-- start of Data extract --

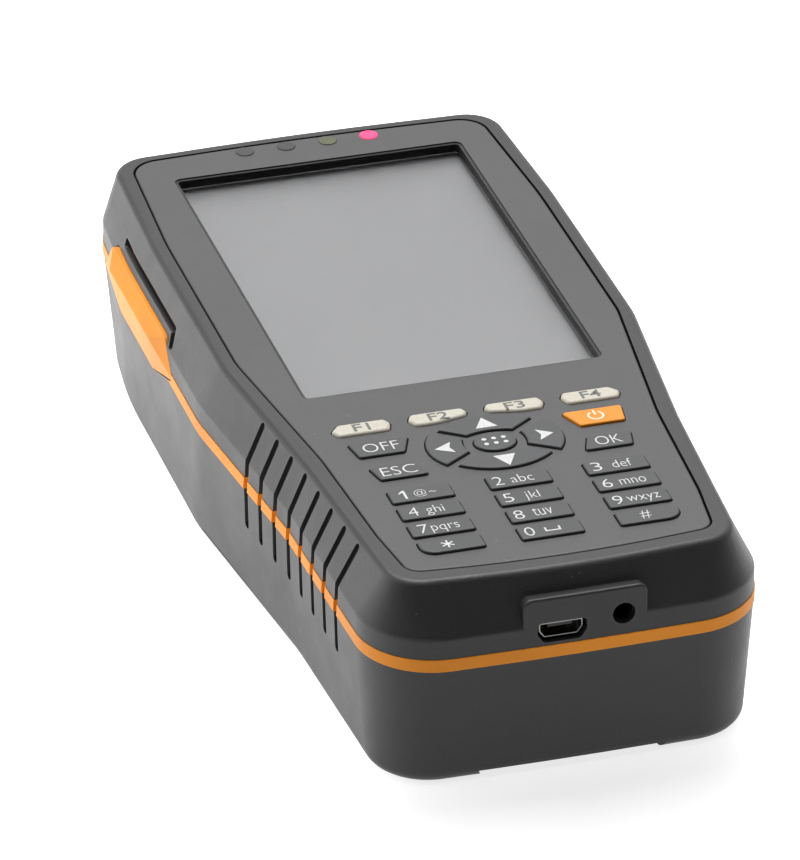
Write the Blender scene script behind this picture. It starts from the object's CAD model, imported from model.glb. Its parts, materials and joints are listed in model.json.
"""Looks of the handheld survey data collector: materials, key legends, studio and camera.

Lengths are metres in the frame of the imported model: +Z out of the keypad face, +Y to the display end.
"""
import json
import math

import bmesh
import bpy
from mathutils import Matrix, Vector


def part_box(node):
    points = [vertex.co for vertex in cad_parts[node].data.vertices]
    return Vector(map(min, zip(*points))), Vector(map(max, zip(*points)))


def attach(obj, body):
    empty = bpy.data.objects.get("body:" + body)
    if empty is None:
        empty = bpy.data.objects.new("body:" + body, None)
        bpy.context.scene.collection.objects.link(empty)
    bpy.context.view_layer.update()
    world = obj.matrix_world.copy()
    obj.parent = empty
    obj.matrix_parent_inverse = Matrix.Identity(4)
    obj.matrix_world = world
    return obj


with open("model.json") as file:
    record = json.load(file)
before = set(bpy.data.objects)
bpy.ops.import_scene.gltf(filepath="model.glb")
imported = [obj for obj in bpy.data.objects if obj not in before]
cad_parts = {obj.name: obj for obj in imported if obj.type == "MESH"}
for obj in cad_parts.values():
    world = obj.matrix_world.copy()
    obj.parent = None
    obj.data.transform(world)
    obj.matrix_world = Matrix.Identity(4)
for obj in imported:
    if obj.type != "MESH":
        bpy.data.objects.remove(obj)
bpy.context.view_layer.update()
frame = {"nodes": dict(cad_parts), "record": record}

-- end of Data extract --

Restate the listing above word for word.

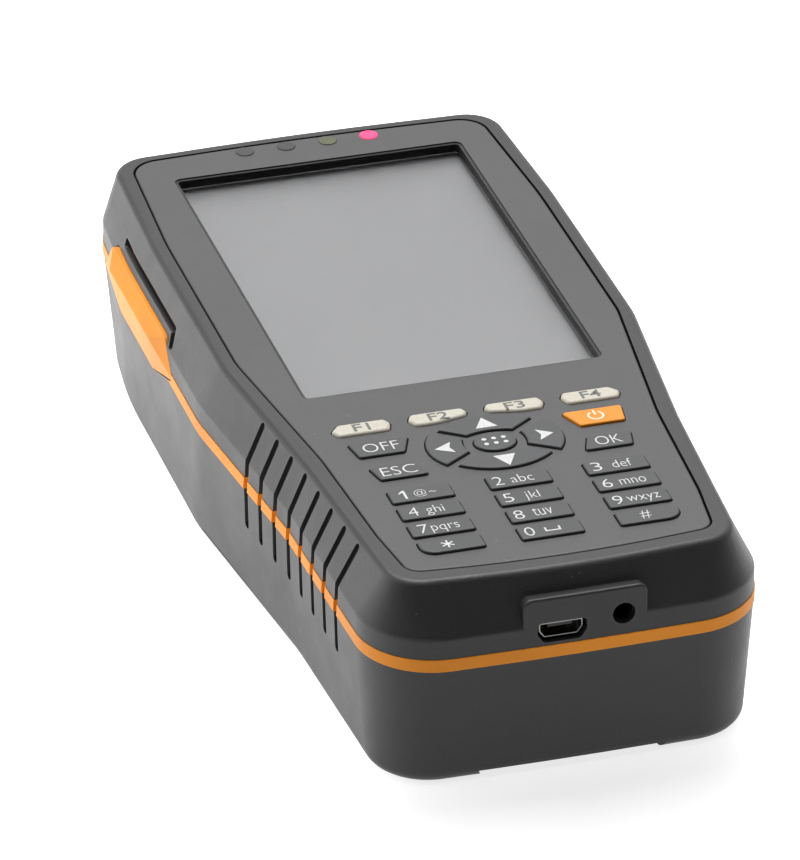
Write the Blender scene script behind this picture. It starts from the object's CAD model, imported from model.glb. Its parts, materials and joints are listed in model.json.
"""Looks of the handheld survey data collector: materials, key legends, studio and camera.

Lengths are metres in the frame of the imported model: +Z out of the keypad face, +Y to the display end.
"""
import json
import math

import bmesh
import bpy
from mathutils import Matrix, Vector


def part_box(node):
    points = [vertex.co for vertex in cad_parts[node].data.vertices]
    return Vector(map(min, zip(*points))), Vector(map(max, zip(*points)))


def attach(obj, body):
    empty = bpy.data.objects.get("body:" + body)
    if empty is None:
        empty = bpy.data.objects.new("body:" + body, None)
        bpy.context.scene.collection.objects.link(empty)
    bpy.context.view_layer.update()
    world = obj.matrix_world.copy()
    obj.parent = empty
    obj.matrix_parent_inverse = Matrix.Identity(4)
    obj.matrix_world = world
    return obj


with open("model.json") as file:
    record = json.load(file)
before = set(bpy.data.objects)
bpy.ops.import_scene.gltf(filepath="model.glb")
imported = [obj for obj in bpy.data.objects if obj not in before]
cad_parts = {obj.name: obj for obj in imported if obj.type == "MESH"}
for obj in cad_parts.values():
    world = obj.matrix_world.copy()
    obj.parent = None
    obj.data.transform(world)
    obj.matrix_world = Matrix.Identity(4)
for obj in imported:
    if obj.type != "MESH":
        bpy.data.objects.remove(obj)
bpy.context.view_layer.update()
frame = {"nodes": dict(cad_parts), "record": record}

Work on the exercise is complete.